Another critical issue is the risk transfer resulting from unbalanced contracts. It is also becoming increasingly complex for responsible FM players to align their bids with their corporate governance guidelines, often exposing themselves to significant risks due to grave exposures. There is a growing tendency to shift risks and liabilities onto FM service providers aggressively. There are even cases where contract terms are even contrary to the minimum notice periods required under respective regulations making their fulfilment an additional burden that the suppliers carry. Furthermore, these contracts often carry open-ended liabilities and indemnities that involve irrelevant insurance, performance-based payment models and provide limited flexibility to adjust for inflation, changes in statutory laws (such as wage increases), or scope creep.

Other issues in this saga include the ambiguity surrounding conditional survey findings and associated obligations, as there is often no clear matrix stipulated with lop-sided unilateral narratives.

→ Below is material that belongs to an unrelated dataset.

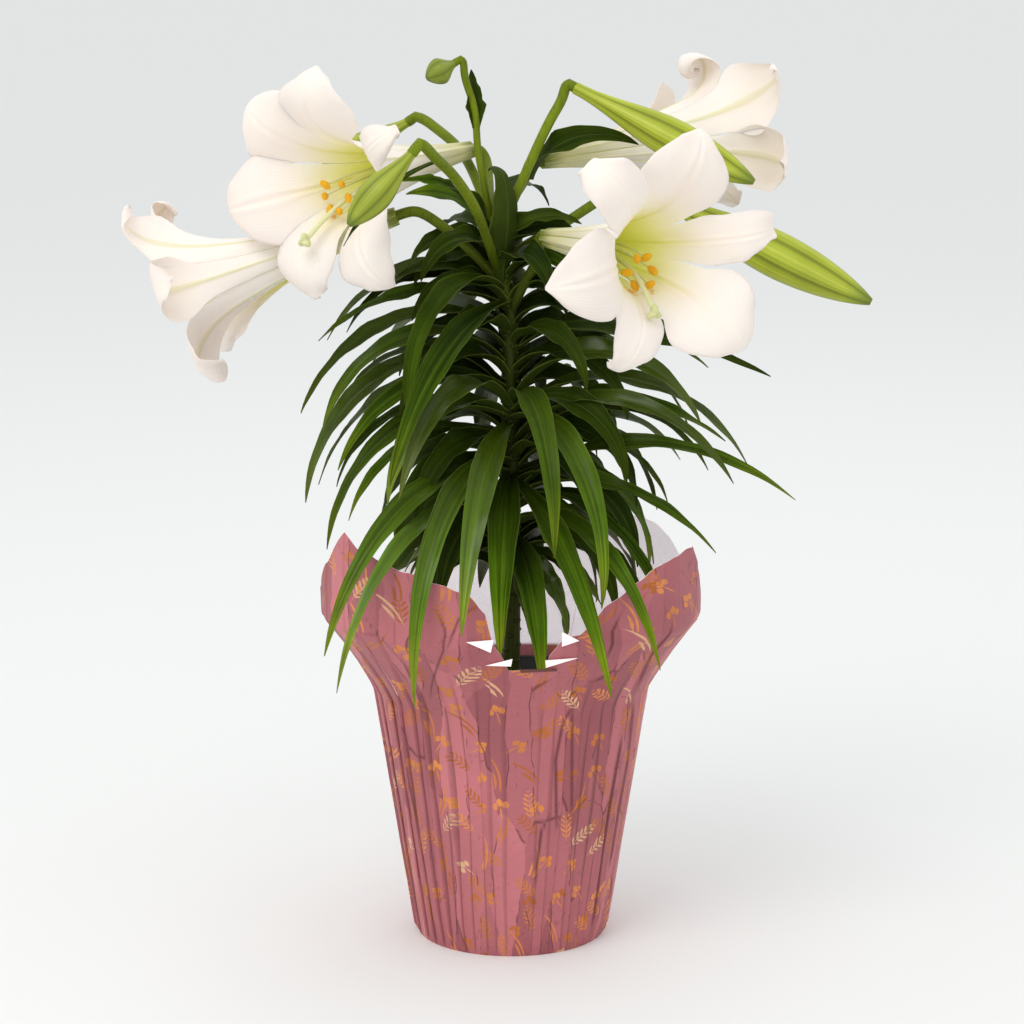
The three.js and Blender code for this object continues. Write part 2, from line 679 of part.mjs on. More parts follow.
// Stamens and pistil on one base in the throat, drooping and swaying away from the flower's axis
function stamens(bloom) {
  const { reach, droop, styleDroop, sway, styleSway, spread } = { ...STAMEN, ...bloom.stamens };
  const path = (angle, length, spread, fall, aside, steps) =>
    Array.from({ length: steps + 1 }, (_, k) => {
      const u = k / steps;
      const radius = lerp(1.6, spread, u ** 1.4);
      const x = radius * Math.cos(angle) - fall * u ** 3.5;
      return vec(x, radius * Math.sin(angle) + aside * u ** 3.5, lerp(STAMEN.foot, length * reach, u));
    });
  const style = path(0, STAMEN.style, 0, styleDroop, styleSway, 5);
  const stigma = style[5];
  const lobes = Array.from({ length: 6 }, (_, j) => {
    const size = j % 2 === 0 ? 5 : 2.8;
    const angle = (TAU * j) / 6;
    return vec(stigma.x + size * Math.cos(angle), stigma.y + size * Math.sin(angle), stigma.z);
  });
  const receptacle = { radius: 2.3, length: 9 };
  const base = new THREE.CylinderGeometry(receptacle.radius, 1.9, receptacle.length, 6).rotateX(Math.PI / 2);
  base.translate(0, 0, BLOOM.wall + CLEARANCE + receptacle.length / 2);
  const pieces = [
    solidOf(base),
    rod(style, 1.3, 4),
    solid(skin([[stigma.clone().setZ(stigma.z - 4)], lobes, [stigma.clone().setZ(stigma.z + 2)]])),
  ];
  for (let k = 0; k < STAMEN.count; k += 1) {
    const angle = (TAU * (k + 0.5)) / STAMEN.count;
    const points = path(angle, STAMEN.length - 6 * draw(k, 7), spread, droop, sway, 3);
    const { length, width, depth } = STAMEN.anther;
    const anther = new THREE.OctahedronGeometry(1).scale(length / 2, width / 2, depth / 2);
    anther.rotateY(-0.5).rotateZ(TAU * draw(k, 8)).translate(points[3].x, points[3].y, points[3].z + 0.4);
    pieces.push(rod(points, STAMEN.radius, 3), solidOf(anther));
  }
  return placed(fuse(pieces), bloomMatrix(bloom));
}

// Each flower: its base, the way it opens, the stalk up to it, its stamens where they differ, and its petals
const BLOOMS = [
  {
    name: "front_right",
    base: vec(21.5, -22, 442.2),
    axis: vec(0.487, -0.873, 0.023),
    stalk: [vec(0, -1, 394), vec(8, -9, 412), vec(16, -18, 429)],
    stamens: { droop: 11, styleDroop: 32, sway: 2, styleSway: 8, spread: 9 },
    petals: [
      { angle: -17, flare: 66, length: 1.03, width: 1.1 },
      { angle: 45, flare: 78, curl: 110, length: 1.19, width: 0.9, blunt: 0.5, skew: 4 },
      { angle: 99, flare: 90, curl: 50, length: 1.12 },
      { angle: 157, flare: 66, curl: 100, length: 1.07, width: 0.95, hook: -5, blunt: 0.6, taper: 0.3 },
      { angle: 219, flare: 42, curl: 90, length: 1.05, width: 1.15 },
      { angle: 280, flare: 48, curl: 90, length: 1.06, width: 0.74, blunt: 0.4, skew: 8 },
    ],
  },
  {
    name: "upper_left",
    base: vec(-25.5, 50, 488.1),
    axis: vec(-0.642, -0.762, -0.091),
    stalk: [vec(-11, 3, 440), vec(-13, 20, 457), vec(-14, 42, 471), vec(-16, 57, 483)],
    stamens: { droop: 10, styleDroop: 32, sway: 6, styleSway: 9, reach: 1.05, spread: 9 },
    petals: [
      { angle: -6, flare: 54, length: 1.05, width: 1.2, hook: -6 },
      { angle: 47, flare: 54, curl: 90, length: 1.05, width: 1.4 },
      { angle: 104, flare: 54, length: 1.03, width: 1.08, blunt: 0.25 },
      { angle: 158, flare: 90, curl: 100, length: 1.09, width: 1.1, hook: 4, blunt: 0.6, skew: -4 },
      { angle: 220, flare: 84, length: 1.03 },
      { angle: 302, flare: 60, curl: 90, width: 0.62, blunt: 0.4 },
    ],
  },
  {
    name: "lower_left",
    base: vec(-69.7, -8, 453.3),
    axis: vec(-0.937, 0.083, -0.338),
    stalk: [vec(-6, 1, 410), vec(-20, -4, 427), vec(-40, -8, 446), vec(-58, -9, 457)],
    petals: [
      { angle: -29, flare: 36, curl: 110, length: 1.05, width: 1.05, taper: 0.3 },
      { angle: 34, flare: 38, curl: 260, length: 1.1, width: 0.8 },
      { angle: 94, flare: 56 },
      { angle: 157, flare: 6, curl: 40, length: 0.86 },
      { angle: 217, flare: 84, curl: 200, length: 1.06 },
      { angle: 277, flare: 48, curl: 130, length: 1.05, width: 1.05, blunt: 0.4, skew: 5 },
    ],
  },
  {
    name: "back_right",
    base: vec(18.4, 25, 484.2),
    axis: vec(0.84, 0.53, 0.08),
    stalk: [vec(-10, 4, 440), vec(-1, 13, 458), vec(9, 20, 474)],
    petals: [
      { angle: 55, flare: 72, curl: 60, length: 1.03, taper: 0.35 },
      { angle: 106, flare: 54, curl: 90, length: 1.04, width: 1.1, blunt: 0.3 },
      { angle: 165, flare: 4, curl: 50, length: 0.84 },
      { angle: 228, flare: 60, curl: 90 },
      { angle: 288, flare: 2, curl: 50, length: 0.78 },
      { angle: 358, flare: 45, curl: 380, late: 1.8, length: 1.12, width: 0.9, taper: 0.7 },
    ],
  },
];

// Buds

// A closed bud: slim at its foot, fullest past the middle, drawn out to its tip, grooved between its petals
function bud({ base, tip, radius, fullest = 0.58 }) {
  const axis = tip.clone().sub(base);
  const length = axis.length();
  const sides = 12;
  const girth = (u) => {
    if (u < fullest) return lerp(0.3, 1, smooth(u, 0, fullest));
    return (1 - ((u - fullest) / (1.02 - fullest)) ** 1.9) ** 0.8;
  };
  const ring = (u) =>
    Array.from({ length: sides }, (_, j) => {
      const angle = (TAU * j) / sides;
      const r = radius * girth(u) * (j % 2 === 0 ? 1 : 0.9);
      return vec(r * Math.cos(angle), r * Math.sin(angle), u * length);
    });
  const shares = [0, 0.2, 0.4, 0.58, 0.74, 0.88, 0.97];
  const shape = solid(skin([[vec(0, 0, 0)], ...shares.map(ring), [vec(0, 0, length)]]));
  const turn = new THREE.Quaternion().setFromUnitVectors(vec(0, 0, 1), axis.normalize());
  return placed(shape, new THREE.Matrix4().makeRotationFromQuaternion(turn).setPosition(base));
}

const BUDS = [
  {
    name: "upper_right",
    base: vec(39, 15, 529),
    tip: vec(147, -10, 474),
    radius: 13,
    stalk: [vec(-10, 4, 438), vec(0, 6, 458), vec(12, 8, 485), vec(24, 12, 510), vec(33, 15, 526)],
  },
  {
    name: "right",
    base: vec(88, 32, 463),
    tip: vec(221, 4, 399),
    radius: 15,
    stalk: [vec(-7, 3, 424), vec(10, 12, 434), vec(33, 20, 446), vec(60, 28, 462), vec(78, 33, 467)],
  },
  {
    name: "left",
    base: vec(-56, -108, 501),
    tip: vec(-93, -118, 460),
    radius: 10,
    stalk: [vec(-8, 0, 418), vec(-14, -24, 440), vec(-22, -48, 464), vec(-35, -74, 486), vec(-47, -98, 500)],
  },
  {
    name: "top",
    base: vec(-34, -4, 545),
    tip: vec(-51, -8, 536),
    radius: 8.2,
    fullest: 0.5,
    stalk: [vec(-11, 4, 444), vec(-15, 0, 464), vec(-20, -4, 492), vec(-22, -4, 518), vec(-29, -4, 541)],
  },
  {
    name: "upper_left",
    base: vec(-64, 88, 503),
    tip: vec(-122, 104, 470),
    radius: 10,
    stalk: [vec(-11, 4, 440), vec(-18, 34, 462), vec(-33, 68, 488), vec(-53, 85, 503)],
  },
];

// The whole stalk of a flower or bud: its path, then straight on into the foot of what it carries
function stalkTo({ stalk: path, base, axis }) {
  const ends = [8, CLEARANCE].map((gap) => base.clone().addScaledVector(axis, -gap));
  return stalk([...path, ...ends], STALK.radius, STALK.radius + 0.4, STALK.sides, 7);
}

function leafyStem() {
  const carried = [
    ...BLOOMS.map((bloom) => ({ ...bloom, axis: bloom.axis.clone().normalize() })),
    ...BUDS.map((one) => ({ ...one, axis: one.tip.clone().sub(one.base).normalize() })),
  ];
  const shown = [...LEFT_LEAVES, ...RIGHT_LEAVES, ...TOP_LEAVES].map(asLeaf);
  const bracts = BRACTS.map((bract) => ({ ...bract, root: bract.foot.z }));
  return fuse([
    stalk(STEM_PATH, STEM.foot, STEM.top, STEM.sides, 8),
    ...carried.map(stalkTo),
    ...shown.map((leaf) => leafBlade(leaf, SHOWN_ROWS, Math.abs(leaf.heading) < 100 ? [-1, 0, 1] : [-1, 1])),
    ...bracts.map((leaf) => leafBlade(leaf, BACK_ROWS, [-1, 0, 1])),
    ...backLeaves().map((row) => leafBlade(asLeaf(row), BACK_ROWS, [-1, 1])),
  ]);
}

const part = new THREE.Group();
part.add(named("paper_cover", cover(), ROSE_PAPER));
part.add(named("nursery_pot", nurseryPot(), BLACK_PLASTIC));
part.add(named("potting_mix", soil(), POTTING_MIX));
part.add(named("bulb", bulb(), BULB_SCALE));
part.add(named("leafy_stem", leafyStem(), LEAF_GREEN));
for (const bloom of BLOOMS) {
  part.add(named(`flower_${bloom.name}`, trumpet(bloom), PETAL_WHITE));
  part.add(named(`stamens_${bloom.name}`, stamens(bloom), STAMEN_GREEN));
}
for (const one of BUDS) part.add(named(`bud_${one.name}`, bud(one), BUD_GREEN));

export default part;
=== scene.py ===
"""Dresses the potted Easter lily: petals, stamens, buds, foliage, soil, pot and its pleated paper cover.

Sizes are in millimetres here and turned into metres where a mesh is made. Headings are degrees round the
stem, from 0 at the front, growing towards +X. The leaves, flowers and cover follow the same rules as the
solids they stand for, on a finer net.
"""
import logging
import math
from dataclasses import dataclass, field
from enum import Enum
from typing import Any, Sequence

import bmesh
import bpy
import numpy as np
from mathutils import Matrix, Vector


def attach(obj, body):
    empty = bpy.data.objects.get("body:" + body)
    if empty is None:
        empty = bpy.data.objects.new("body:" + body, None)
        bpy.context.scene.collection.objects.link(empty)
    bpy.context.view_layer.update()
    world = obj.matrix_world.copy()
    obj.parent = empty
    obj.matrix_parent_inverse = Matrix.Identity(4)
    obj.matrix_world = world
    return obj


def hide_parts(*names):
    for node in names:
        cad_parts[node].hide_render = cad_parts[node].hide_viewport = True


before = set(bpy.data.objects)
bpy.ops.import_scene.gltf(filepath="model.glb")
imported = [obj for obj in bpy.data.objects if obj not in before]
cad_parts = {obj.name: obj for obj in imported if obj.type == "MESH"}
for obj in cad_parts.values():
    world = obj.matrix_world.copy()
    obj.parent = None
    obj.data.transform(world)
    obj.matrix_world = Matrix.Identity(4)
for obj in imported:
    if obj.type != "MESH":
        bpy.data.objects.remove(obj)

LOG = logging.getLogger("easter_lily")
MM = 0.001
TAU = 2 * math.pi
ROOT = "root"
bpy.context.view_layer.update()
BLACK = (0.0, 0.0, 0.0)

Colour = tuple[float, float, float]
Row = Sequence[float]


class Slot(Enum):
    """The record's material slots."""

    PAPER = "rose_paper"
    PLASTIC = "black_plastic"
    MIX = "potting_mix"
    SCALES = "bulb_scales"
    GREEN = "leaf_green"
    WHITE = "petal_white"
    YELLOW = "stamen_yellow"
    BUD = "bud_green"


# Small sums

def draw(index: float, salt: float) -> float:
    """A repeatable draw from 0 to 1, the same one that the solids use.

    Args:
        index: Which item the draw is for.
        salt: Which property of it.

    Returns:
        A number from 0 up to 1.
    """
    x = math.sin(index * 127.1 + salt * 311.7) * 43758.5453
    return x - math.floor(x)


def smooth(x: Any, low: float, high: float) -> Any:
    """Smoothstep of x between low and high, for numbers and arrays."""
    share = np.clip((np.asarray(x, float) - low) / (high - low), 0, 1)
    return share * share * (3 - 2 * share)


def lerp(low: Any, high: Any, share: Any) -> Any:
    """The value at a share of the way from low to high."""
    return low + (high - low) * share


def bell(x: Any, width: float) -> Any:
    """A bell curve of x round 0: 1 in its middle, and small a width and a half away."""
    return np.exp(-((x / width) ** 2))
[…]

This situation leads to a poker play between the incumbent and outgoing vendor, where the goal is to defer their obligations related to necessary capital expenditures (capex).

These practices unfairly shift the commercial and operational burden onto service providers, creating unsustainable working conditions that undermine service quality and trust. Ultimately, these trends impact the industry and the performance of contracts. It is worrisome, as it is not just the bottom line alone, but also decimating FM standards, with a ripple effect in many ways.

First of all, it reaches the frontline workforce at the heart of FM operations. Due to unrealistic commercial pressures, contractors are often forced into wage stagnation, resulting in high attrition rates as employees experience increased workloads and burnout. This situation is exacerbated by reducing spending on training and development, which creates an overall morale issue that leads to poor performance. Consequently, this poor performance invites penalties that further erode profit margins.

Another significant concern is the effect of undermining long-term asset value. The stark reality of this lacuna is that, in pursuit of short-term cost savings, clients often end up sacrificing long-term asset health. This effect includes deferred maintenance, minimal compliance investments, and low workforce morale, all of which accelerate asset deterioration, resulting in increased breakdowns and reactive costs that unravel the myth of cost savings through procurements.

Impinging on costs without standard alignment also compounds regulatory non-compliance risks and tenant or user dissatisfaction.

Interestingly, the savings achieved today often result in costs that are tenfold in the form of operational disruptions and extensive capital repairs in the future. This apathy towards supply chain management is concerning. In the coming years, we will likely see the aftermath of such poorly led supply chain approaches reflected in capital expenditure (capex) and operating expenditure (opex) budgets, particularly in vendor spending, ultimately dismantling the myth of cost savings in the supply chain.

In this opinion piece, my objective is to emphasize the importance of building a more sustainable model with a win-win strategy for clients and the FM industry. We all need to recalibrate our approach. Clients and their supply chains must rethink their FM procurement strategies, whilst service providers do need to adhere to the service pledge. A mature, value-driven relationship in FM balances cost with the ability to achieve strategic goals, fostering a healthy relationship and the sustainability of FM providers.

Clients should view FM as a strategic enabler rather than a cost centre, encouraging collaboration over penalization and aligning incentives for continuous improvement rather than relentless cost-cutting. They must realize that such partnerships unlock innovation, drive efficiencies, and ensure that the built environment remains safe, compliant, and productive – outcomes that spreadsheets cannot quantify.